(Object data in JSON)
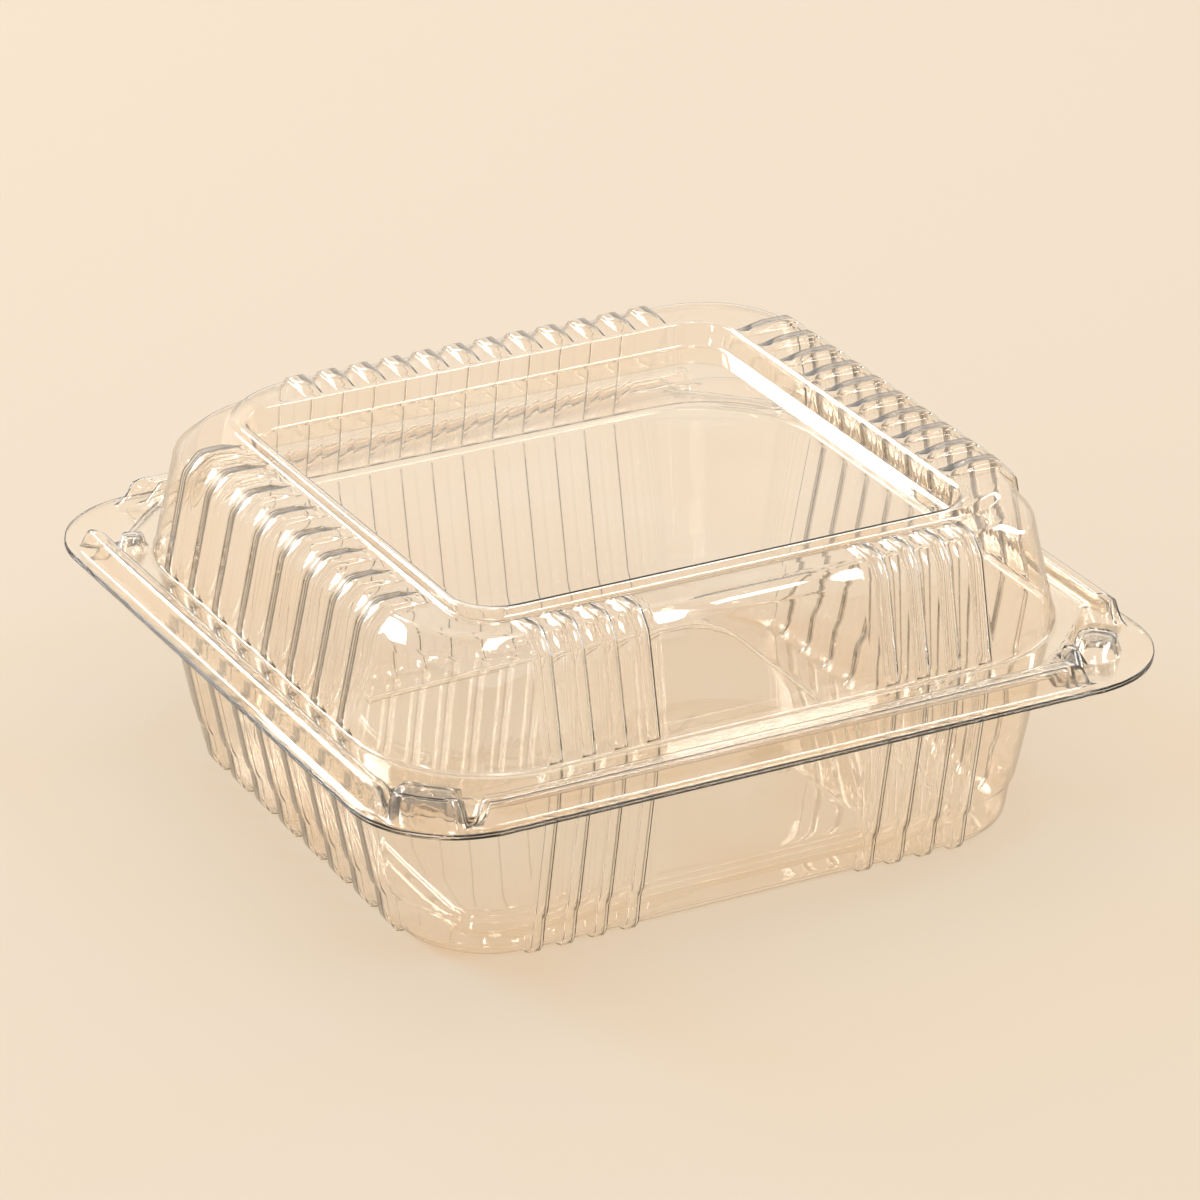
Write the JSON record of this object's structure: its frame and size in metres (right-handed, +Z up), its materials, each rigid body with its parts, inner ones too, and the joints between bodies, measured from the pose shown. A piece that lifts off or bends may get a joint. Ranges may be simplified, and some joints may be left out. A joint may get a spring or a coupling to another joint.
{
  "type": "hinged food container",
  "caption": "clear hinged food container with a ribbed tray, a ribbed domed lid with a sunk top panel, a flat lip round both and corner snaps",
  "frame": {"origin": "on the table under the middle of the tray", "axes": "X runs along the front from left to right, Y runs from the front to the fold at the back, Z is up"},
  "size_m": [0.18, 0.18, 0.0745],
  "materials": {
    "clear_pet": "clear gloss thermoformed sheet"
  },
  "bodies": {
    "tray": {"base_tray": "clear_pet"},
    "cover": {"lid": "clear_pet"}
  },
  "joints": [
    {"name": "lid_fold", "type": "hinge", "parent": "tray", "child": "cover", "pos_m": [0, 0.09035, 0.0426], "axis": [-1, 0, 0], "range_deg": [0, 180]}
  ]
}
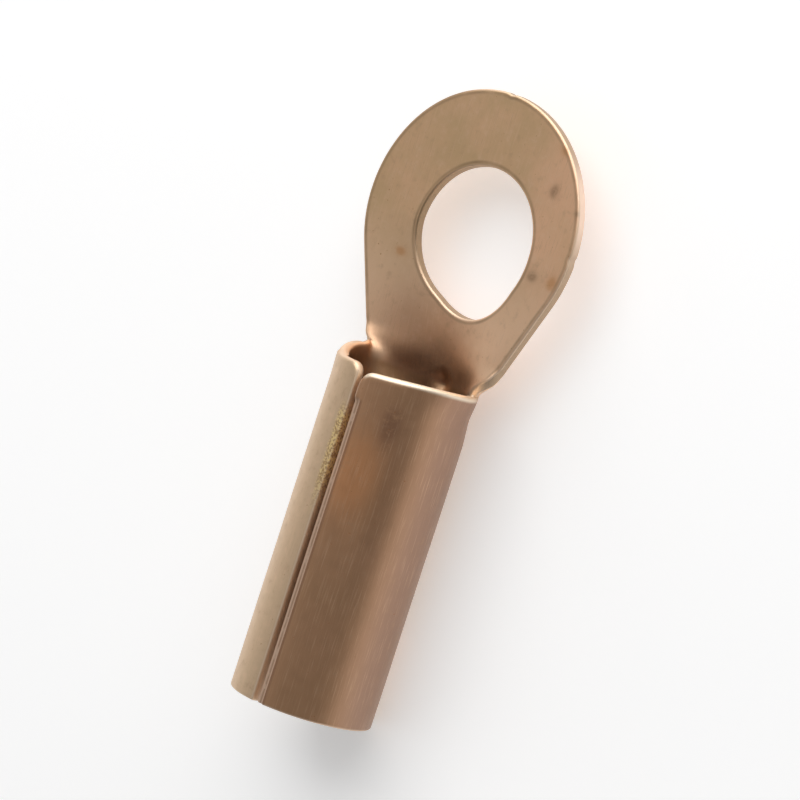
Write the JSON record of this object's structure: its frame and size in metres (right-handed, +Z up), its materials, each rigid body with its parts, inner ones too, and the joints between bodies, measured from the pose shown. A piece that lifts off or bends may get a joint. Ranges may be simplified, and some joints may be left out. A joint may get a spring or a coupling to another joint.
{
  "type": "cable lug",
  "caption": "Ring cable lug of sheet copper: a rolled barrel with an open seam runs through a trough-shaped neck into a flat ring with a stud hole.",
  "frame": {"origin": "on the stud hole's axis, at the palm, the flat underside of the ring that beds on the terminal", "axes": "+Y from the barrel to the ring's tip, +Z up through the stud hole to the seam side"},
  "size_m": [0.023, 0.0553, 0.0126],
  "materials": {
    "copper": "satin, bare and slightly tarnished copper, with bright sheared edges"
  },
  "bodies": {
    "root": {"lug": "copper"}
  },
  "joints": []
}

- **THE REQUEST**
Copy out the data shown above without altering anything.

- **OUTPUT OF THE EXERCISE**
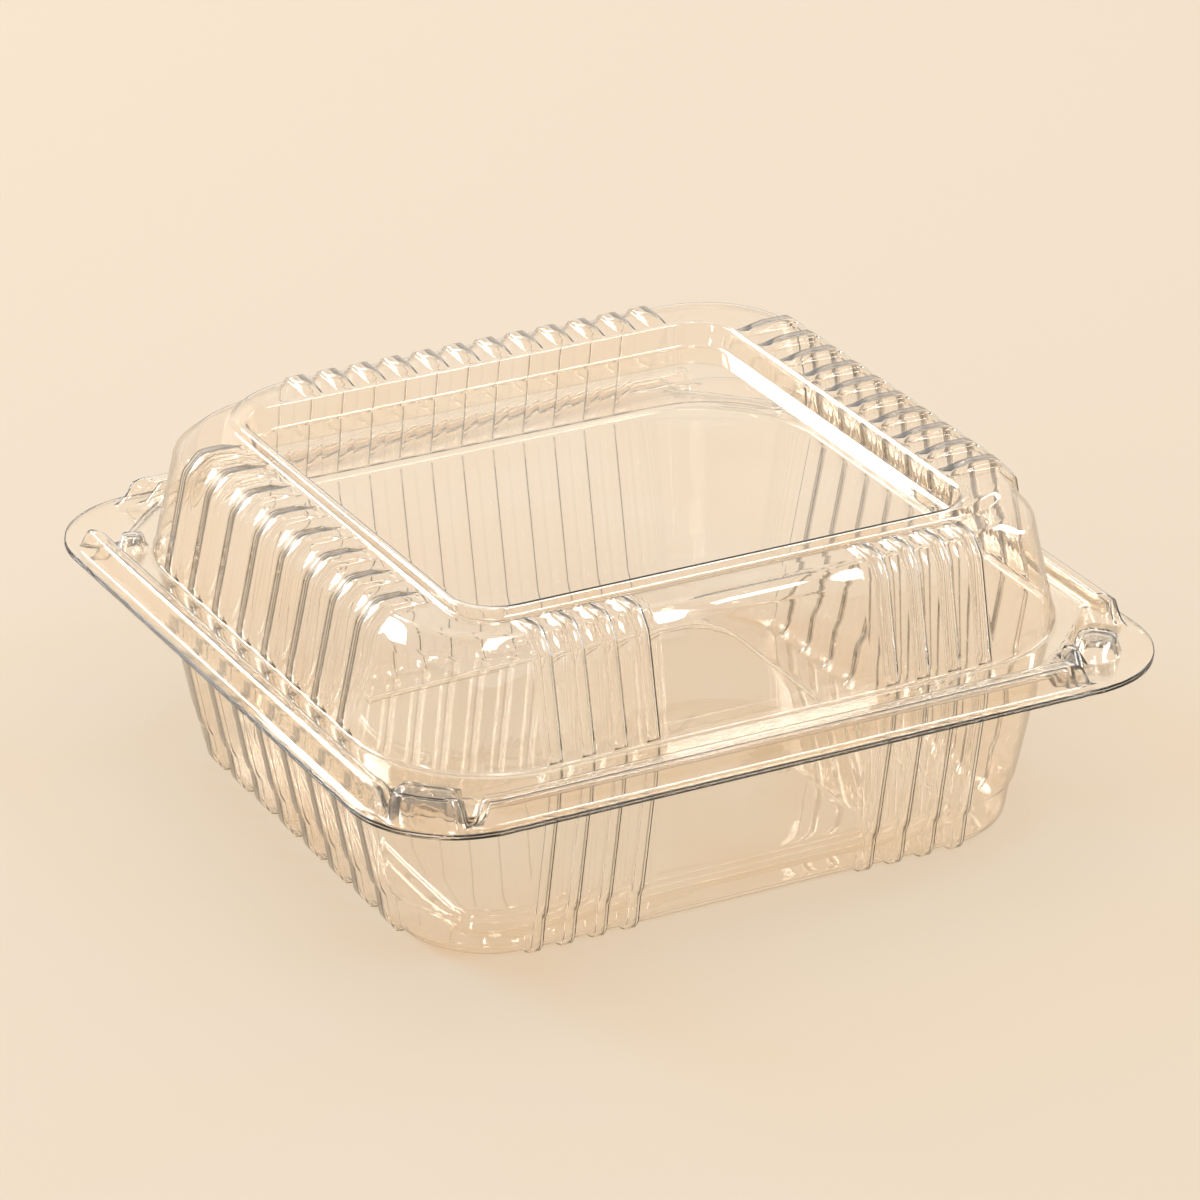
Write the JSON record of this object's structure: its frame and size in metres (right-handed, +Z up), its materials, each rigid body with its parts, inner ones too, and the joints between bodies, measured from the pose shown. A piece that lifts off or bends may get a joint. Ranges may be simplified, and some joints may be left out. A joint may get a spring or a coupling to another joint.
{
  "type": "hinged food container",
  "caption": "clear hinged food container with a ribbed tray, a ribbed domed lid with a sunk top panel, a flat lip round both and corner snaps",
  "frame": {"origin": "on the table under the middle of the tray", "axes": "X runs along the front from left to right, Y runs from the front to the fold at the back, Z is up"},
  "size_m": [0.18, 0.18, 0.0745],
  "materials": {
    "clear_pet": "clear gloss thermoformed sheet"
  },
  "bodies": {
    "tray": {"base_tray": "clear_pet"},
    "cover": {"lid": "clear_pet"}
  },
  "joints": [
    {"name": "lid_fold", "type": "hinge", "parent": "tray", "child": "cover", "pos_m": [0, 0.09035, 0.0426], "axis": [-1, 0, 0], "range_deg": [0, 180]}
  ]
}
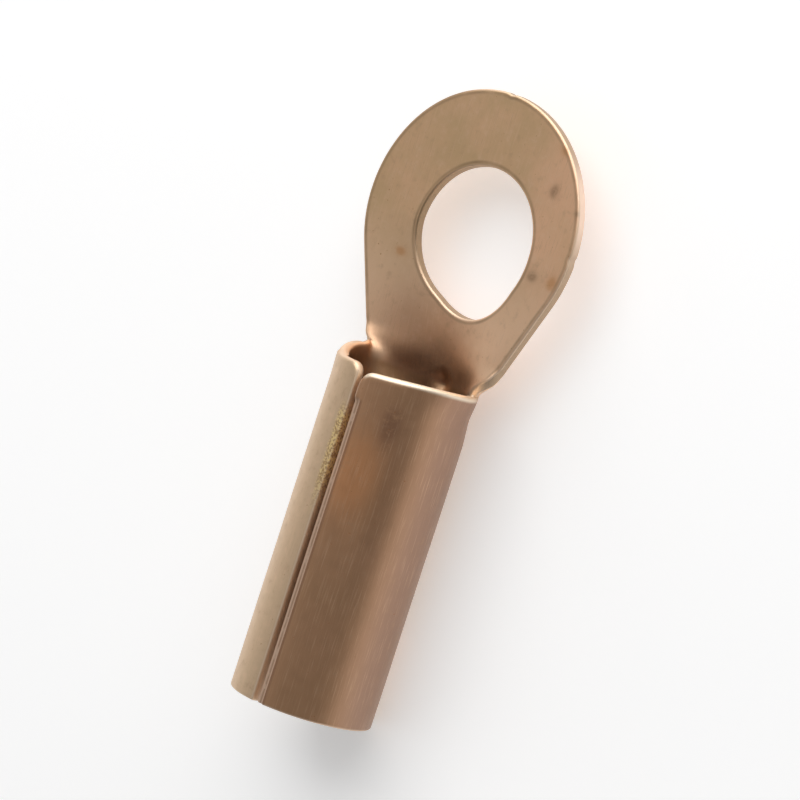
Write the JSON record of this object's structure: its frame and size in metres (right-handed, +Z up), its materials, each rigid body with its parts, inner ones too, and the joints between bodies, measured from the pose shown. A piece that lifts off or bends may get a joint. Ranges may be simplified, and some joints may be left out. A joint may get a spring or a coupling to another joint.
{
  "type": "cable lug",
  "caption": "Ring cable lug of sheet copper: a rolled barrel with an open seam runs through a trough-shaped neck into a flat ring with a stud hole.",
  "frame": {"origin": "on the stud hole's axis, at the palm, the flat underside of the ring that beds on the terminal", "axes": "+Y from the barrel to the ring's tip, +Z up through the stud hole to the seam side"},
  "size_m": [0.023, 0.0553, 0.0126],
  "materials": {
    "copper": "satin, bare and slightly tarnished copper, with bright sheared edges"
  },
  "bodies": {
    "root": {"lug": "copper"}
  },
  "joints": []
}